In his opening statement at the third session of the Zimbabwe– Kenya JPCC, Ambassador James Manzou, Permanent Secretary in the Ministry of Foreign Affairs and International Trade and co-chair of the senior officials meeting said the two countries must put into action their words.
“We should, in the next two days, put our shoulders to the wheel and ensure that we conclude negotiations on a number of MoUs to be signed during the State visit to Kenya by His Excellency President Emmerson D Mnangagwa,” said Ambassador Manzou.
He said the “third session of our JPCC was deliberately timed to precede the State Visit to this beautiful country by His Excellency Cde Emmerson Dambudzo Mnangagwa, President of the Republic of Zimbabwe”.
“Our two Principals expect the outcome of this meeting to directly feed into their programme. We, therefore, need to focus our energies on agreements/MoUs that are at an advanced stage of negotiation to ensure that they are concluded and signed during this session.”
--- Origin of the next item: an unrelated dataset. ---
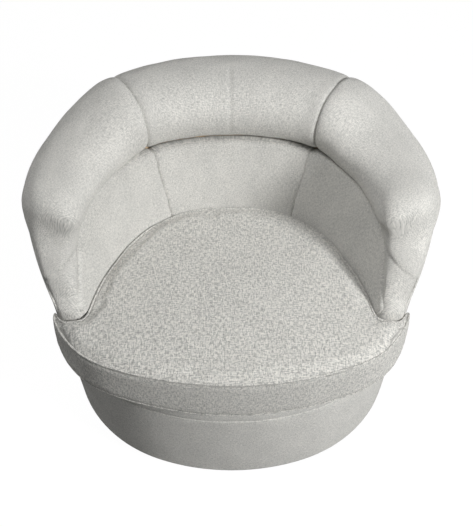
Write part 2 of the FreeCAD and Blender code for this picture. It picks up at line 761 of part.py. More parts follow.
def make_roll():
    """The fat roll on the rim: one piece round the back and one along each arm."""
    under = wall_zone(SEAT_RING_TOP_Z, WALL_TOP_Z + FIT)
    low, high = FLOOR_GAP, RIM_BACK_Z + 60.0
    cover = barrel(-30.0, low, high).cut(barrel(COVER_T + FIT, low - 1, high + 1))
    around = [*under, cover.common(rim_profile(-FIT))]

    bearings = [*ROLL_BACK_BEARINGS, 90.0]
    bearings += [180.0 - b for b in reversed(ROLL_BACK_BEARINGS)]
    back = skinned([roll_section(b, 1.0) for b in bearings])
    back = back.common(seam_wedge(ROLL_SEAM, 0.0, 300, 900))
    save("roll_back", largest(back.cut(around)))

    arm = skinned([roll_section(*station) for station in ROLL_ARM_STATIONS])
    arm = largest(arm.cut([*around, seam_wedge(ROLL_SEAM, FIT, 300, 900)]))
    save_pair("roll_arm", arm)


def spring(x):
    """A sinuous spring of square wire: cross runs joined by half rings, in the plane of the deck."""
    rear_y = Face(SEAT_RING_TOP_Z, -WELL_INSET).rear_y(x) + CLIP_SIZE[1] * 0.5
    front_y = WELL_FRONT_Y - CLIP_SIZE[1] * 0.5
    runs = 2 * round((rear_y - front_y) / SPRING_PITCH / 2.0) + 1
    pitch = (rear_y - front_y) / runs
    reach = SPRING_HALF_WIDTH - pitch / 2.0
    hook = CLIP_SIZE[0] * 0.3
    half = SPRING_WIRE / 2.0
    low = SPRING_Z - half
    pieces = []
    for i in range(runs + 1):
        y = front_y + pitch * i
        first = -hook if i == 0 else -reach
        last = hook if i == runs else reach
        start = Vector(x + first, y - half, low)
        pieces.append(Part.makeBox(last - first, SPRING_WIRE, SPRING_WIRE, start))
        if i < runs:
            side = 1.0 if i % 2 == 0 else -1.0
            middle = Vector(x + side * reach, y + pitch / 2.0, low)
            way = Vector(0, 0, 1)
            turn = (-90.0, 90.0) if side > 0 else (90.0, 270.0)
            outer = Part.makeCylinder(pitch / 2.0 + half, SPRING_WIRE, middle, way, 180.0)
            inner = Part.makeCylinder(pitch / 2.0 - half, SPRING_WIRE, middle, way, 180.0)
            ring = outer.cut(inner)
            ring.rotate(middle, way, turn[0])
            pieces.append(ring)
    whole = pieces[0].fuse(pieces[1:]).removeSplitter()
    return largest(whole), front_y, rear_y


def make_deck():
    """Springs in their clips, then the sheet, pad and cloth that the loose cushion lies on."""
    springs, clips = [], []
    for x in SPRING_XS:
        solid, front_y, rear_y = spring(x)
        springs.append(solid)
        for y in (front_y, rear_y):
            w, d, h = CLIP_SIZE
            clip = Part.makeBox(w, d, h, Vector(x - w / 2, y - d / 2, SEAT_RING_TOP_Z))
            clips.append(clip.cut(solid))
    save("sinuous_springs", *springs)
    save("spring_clips", *[largest(c) for c in clips])

    front = DECK_FRONT_Y
    blocks = wall_zone(0, DECK_Z + 20.0)

    def layer(low, high, inset):
        whole = barrel(inset, low, high)
        whole = whole.common(Part.makeBox(TALL, TALL, TALL, Vector(-TALL / 2, front + FIT, 0)))
        return largest(whole.cut(blocks))

    save("spring_insulator", layer(INSULATOR_Z, INSULATOR_Z + INSULATOR_T, DECK_EDGE_INSET))
    save("deck_pad", layer(DECK_PAD_Z, DECK_PAD_TOP_Z, DECK_EDGE_INSET))
    save("deck_cloth", layer(DECK_PAD_TOP_Z + FIT, DECK_Z, DECK_EDGE_INSET))

    low = SEAT_RING_TOP_Z + FIT
    steps = [(low, 0.0)]
    for share in (0.0, 0.35, 0.7, 1.0):
        turn = math.radians(90.0 * share)
        z = DECK_Z - FRONT_ROLL_RADIUS * (1.0 - math.sin(turn))
        steps.append((z, FRONT_ROLL_RADIUS * (1.0 - math.cos(turn))))
    lip = Part.makeLoft([wire(Oval(z, inset).arcs(), z) for z, inset in steps], True, True)
    core = barrel(DECK_EDGE_INSET - FIT, low - 1, DECK_Z + 1)
    core = core.common(Part.makeBox(TALL, TALL, TALL, Vector(-TALL / 2, front, 0)))
    lip = lip.cut([core, *blocks])
    lip = lip.common(Part.makeBox(TALL, TALL, TALL, Vector(-TALL / 2, -TALL, 0)))
    save("front_roll", largest(lip.cut(behind_nose(FRONT_ROLL_END))))


def cushion_plan(low, high, inset):
    """The T shape of the loose cushion between two heights, its sides moved in by inset."""
    radius = CUSHION_FRONT_R - inset
    turn = math.radians(CUSHION_FRONT_ANGLE)
    top = CUSHION_FRONT_Y + CUSHION_FRONT_R
    x1, y1 = CUSHION_FRONT_R * math.sin(turn), top - CUSHION_FRONT_R * math.cos(turn)
    side_r = (CUSHION_HALF_WIDTH - x1) / (1.0 - math.sin(turn))
    centre = (x1 - side_r * math.sin(turn), y1 + side_r * math.cos(turn))
    side_r -= inset
    back_y = CUSHION_WING_BACK_Y - inset
    end = math.degrees(math.asin((back_y - centre[1]) / side_r))
    right = (centre, side_r, end, CUSHION_FRONT_ANGLE - 90.0)
    front = ((0.0, top), radius, CUSHION_FRONT_ANGLE - 90.0, -90.0 - CUSHION_FRONT_ANGLE)
    curve = wire([right, front, mirrored(right)], low)
    x, y = polar(centre, side_r, end)
    outline = Part.Wire([*curve.Edges, Part.makeLine(Vector(-x, y, low), Vector(x, y, low))])
    wing = Part.Face(outline).extrude(Vector(0, 0, high - low))
    tip = CUSHION_TIP_X - inset
    wing = wing.common(Part.makeBox(2 * tip, TALL, TALL, Vector(-tip, -TALL / 2, 0)))
    gap = CUSHION_GAP + inset
    seat = tub_room(low, high, -gap - FIT).common(behind_nose(-30.0))
    ends, around = wall_zone(0.0, TALL, gap)
    wing = wing.cut(ends)
    return largest(wing.cut(around).fuse(seat.cut(ends)).removeSplitter())


def make_cushion():
    """The loose cushion: a crowned foam core in a boxed cover."""
    crown = Part.makeSphere(
        CUSHION_CROWN_RADIUS, Vector(0, CUSHION_CROWN_Y, CUSHION_CROWN_Z - CUSHION_CROWN_RADIUS)
    )
    low = DECK_Z + FIT
    body = cushion_plan(low, CUSHION_CROWN_Z + 5.0, 0.0).common(crown)
    inner = Part.makeSphere(
        CUSHION_CROWN_RADIUS - COVER_CLOTH_T,
        Vector(0, CUSHION_CROWN_Y, CUSHION_CROWN_Z - CUSHION_CROWN_RADIUS),
    )
    core = cushion_plan(low + COVER_CLOTH_T, CUSHION_CROWN_Z + 5.0, COVER_CLOTH_T).common(inner)
    save("cushion_cover", largest(body).cut(largest(core)))
    save("cushion_core", largest(core))


def main():
    os.makedirs(PART_FOLDER, exist_ok=True)
    bolts = make_turntable()
    make_base_frame(bolts)
    make_frame()
    make_outside()
    make_inside()
    make_roll()
    make_deck()
    make_cushion()


if __name__ == "__main__":
    main()
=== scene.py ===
"""Looks of an upholstered swivel barrel chair, built around its fixed CAD frame.

The cover, pads, roll and loose cushion are grown out of their CAD solids as soft cloth forms,
then get welts, seams and woven materials. Metres, +Z up, the sitter faces -Y."""

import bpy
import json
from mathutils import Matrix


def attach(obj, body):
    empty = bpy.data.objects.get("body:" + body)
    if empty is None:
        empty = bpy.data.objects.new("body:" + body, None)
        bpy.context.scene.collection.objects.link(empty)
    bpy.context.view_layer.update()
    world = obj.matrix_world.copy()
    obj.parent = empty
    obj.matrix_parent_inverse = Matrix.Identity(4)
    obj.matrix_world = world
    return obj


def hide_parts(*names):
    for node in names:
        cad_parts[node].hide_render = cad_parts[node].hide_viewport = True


bl_info = {
    "name": "Swivel Barrel Chair",
    "version": (1, 0, 0),
    "blender": (4, 5, 0),
    "location": "3D View > Sidebar > Barrel Chair",
    "description": "Builds the upholstery, materials and studio of a swivel barrel chair",
    "category": "Object",
}

import json
import math

import bpy
import bmesh
import numpy as np
from bpy.props import FloatProperty, FloatVectorProperty, IntProperty, PointerProperty
from bpy.types import Operator, Panel, PropertyGroup
from mathutils import Vector, noise
from mathutils.bvhtree import BVHTree

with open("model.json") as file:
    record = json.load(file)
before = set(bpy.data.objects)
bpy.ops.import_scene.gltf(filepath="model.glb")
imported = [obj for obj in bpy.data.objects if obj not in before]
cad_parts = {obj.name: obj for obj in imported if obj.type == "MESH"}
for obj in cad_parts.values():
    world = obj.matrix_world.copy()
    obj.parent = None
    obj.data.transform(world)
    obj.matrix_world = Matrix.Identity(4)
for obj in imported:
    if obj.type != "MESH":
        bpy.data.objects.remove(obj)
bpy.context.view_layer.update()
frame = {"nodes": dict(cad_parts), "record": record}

SEAT_BODY = "seat_body"
CUSHION_BODY = "seat_cushion"
SEAM_Z = 0.2548  # seam across the front of the tub, below the loose cushion
ARM_SEAM_X = 0.405  # the sewn joint on an arm front starts here, at the outer edge
ARM_SEAM_Z = 0.482
ARM_SEAM_RISE = 0.7  # and climbs this much for each metre inwards
ARM_FILL = 0.010  # how far the arm front is filled out towards its welt
ARM_TUCK = 0.014  # how far its foot is pulled back behind the cushion
CENTRE = (0.0, -0.05)  # the plan point that the weave of the walls runs round


# Settings


class FabricSettings(PropertyGroup):
    """Colours and weave of the two cloths."""

    body_colour: FloatVectorProperty(
        name="Body cloth", description="Colour of the cloth on the tub", subtype="COLOR",
        size=3, min=0.0, max=1.0, default=(0.56, 0.557, 0.53),
    )
    seat_colour: FloatVectorProperty(
        name="Seat cloth", description="Colour of the coarser cloth on the loose cushion",
        subtype="COLOR", size=3, min=0.0, max=1.0, default=(0.575, 0.572, 0.543),
    )
    body_thread: FloatProperty(
        name="Body thread", description="Distance between threads of the tub's cloth",
        default=0.0022, min=0.0005, max=0.01, unit="LENGTH", precision=4,
    )
    seat_thread: FloatProperty(
        name="Seat thread", description="Distance between threads of the cushion's cloth",
        default=0.0027, min=0.0005, max=0.01, unit="LENGTH", precision=4,
    )


class UpholsterySettings(PropertyGroup):
    """How full the soft pieces are and how fine their meshes are."""

    voxel: FloatProperty(
        name="Mesh size", description="Size of the cells that the soft pieces are remeshed with",
        default=0.0055, min=0.003, max=0.02, unit="LENGTH", precision=4,
    )
    pressure: FloatProperty(
        name="Filling", description="Pressure that swells each padded piece", default=4.0, min=0.0,
        max=20.0,
    )
    cushion_swell: FloatProperty(
        name="Cushion swell", description="Furthest that the cushion's cloth may move outwards",
        default=0.007, min=0.0, max=0.03, unit="LENGTH", precision=4,
    )
    ease: FloatProperty(
        name="Pad fullness", description="How far the cloth of a pad stands off its foam",
        default=0.0028, min=0.0, max=0.03, unit="LENGTH", precision=4,
    )
    welt: FloatProperty(
        name="Welt", description="Diameter of the piping along the edges", default=0.006,
        min=0.002, max=0.02, unit="LENGTH", precision=4,
    )
    columns: IntProperty(
        name="Columns", description="Columns of faces round the outside cover", default=540,
        min=60, max=2000,
    )


# Mesh tools


def node_mesh(node):
    """A welded copy of a CAD node's mesh."""
    source = frame["nodes"][node]
    mesh = source.data.copy()
    mesh.transform(source.matrix_world)
    mesh.materials.clear()
    bm = bmesh.new()
    bm.from_mesh(mesh)
    bmesh.ops.remove_doubles(bm, verts=bm.verts, dist=1e-6)
    bm.to_mesh(mesh)
    bm.free()
    return mesh


def outer_part(mesh):
    """Keeps the connected piece with the largest box: the skin, without an inner wall."""
    bm = bmesh.new()
    bm.from_mesh(mesh)
    left = set(bm.verts)
    groups = []
    while left:
        stack = [left.pop()]
        group = set(stack)
        while stack:
            for edge in stack.pop().link_edges:
                for other in edge.verts:
                    if other in left:
                        left.discard(other)
                        group.add(other)
                        stack.append(other)
        groups.append(group)
    groups.sort(key=lambda g: max(v.co.x for v in g) - min(v.co.x for v in g))
    for group in groups[:-1]:
        bmesh.ops.delete(bm, geom=list(group), context="VERTS")
    bm.to_mesh(mesh)
    bm.free()
    return mesh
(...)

Ambassador Manzou said under the economic cluster, there are draft agreements and MoUs at different stages of negotiations.
“The Bilateral Investment Promotion and Protection Agreement (BIPPA), the avoidance of double taxation agreement, and the Memorandum of Understanding (MoU) in tourism and wildlife conservation. It is imperative for our two countries to quickly negotiate and conclude these legal instruments as they are pivotal to closer economic co-operation between our two countries.”
“In the social and cultural cluster, the Memorandum of Understanding on the promotion of co-operative development and the MoU on the promotion of women empowerment and community development stand out among those that need to be fast-tracked because of our important contribution to the welfare of communities in both countries.
“Of course, this is not to forget the Memorandum of Understanding (MoU) on co-operation in the field of sport and recreation.
“In the field of soccer, I note that both Kenya and Zimbabwe recently suffered a similar fate after FIFA imposed bans on our national soccer organizations. We urgently need to exchange views and strategise on how to resolve the issues involved,” said Ambassador Manzou.
He said, “In our own political and diplomatic cluster, you will agree with me that it was a gross oversight that we did not conclude a Memorandum of Understanding on political and diplomatic consultations soon after we signed the General Agreement on Co-operation between our two countries in August 1989.
“The MoU is instrumental in driving forward bilateral co-operation through frequent exchanges between our two ministries of Foreign Affairs. I am consoled that we now have the draft MoU before us at this session. I hope that it will be finalised and signed at this JPCC session.”
Ambassador Manzou said both countries have robust agricultural sectors which form the backbone of their economies.
“We would have expected that MoUs on cooperation in this sector would by now have been exchanged between the respective line ministries/departments, but we will for now leave that as homework for those colleagues responsible for that area.”
Ambassador Macharia Kamau, Principal Secretary in the Ministry of Foreign Affairs of the Republic of Kenya and Co-Chair of the Senior Officials meeting of the Zimbabwe–Kenya JPCC said if Africans remain divided they will be vulnerable.
“We continue to see the horrors of the draconian sanctions; my President speaks about this every time he goes to the Security Council. He reminds the world that these sanctions imposed by the Europeans are unacceptable, they are barbaric and they are racist, and have left Zimbabwe a poorer place and hurt the people of Zimbabwe.”
Ambassador Kamau commended Econet founder Mr Strive Masiyiwa for his role in the continent’s response to the Covid-19 pandemic.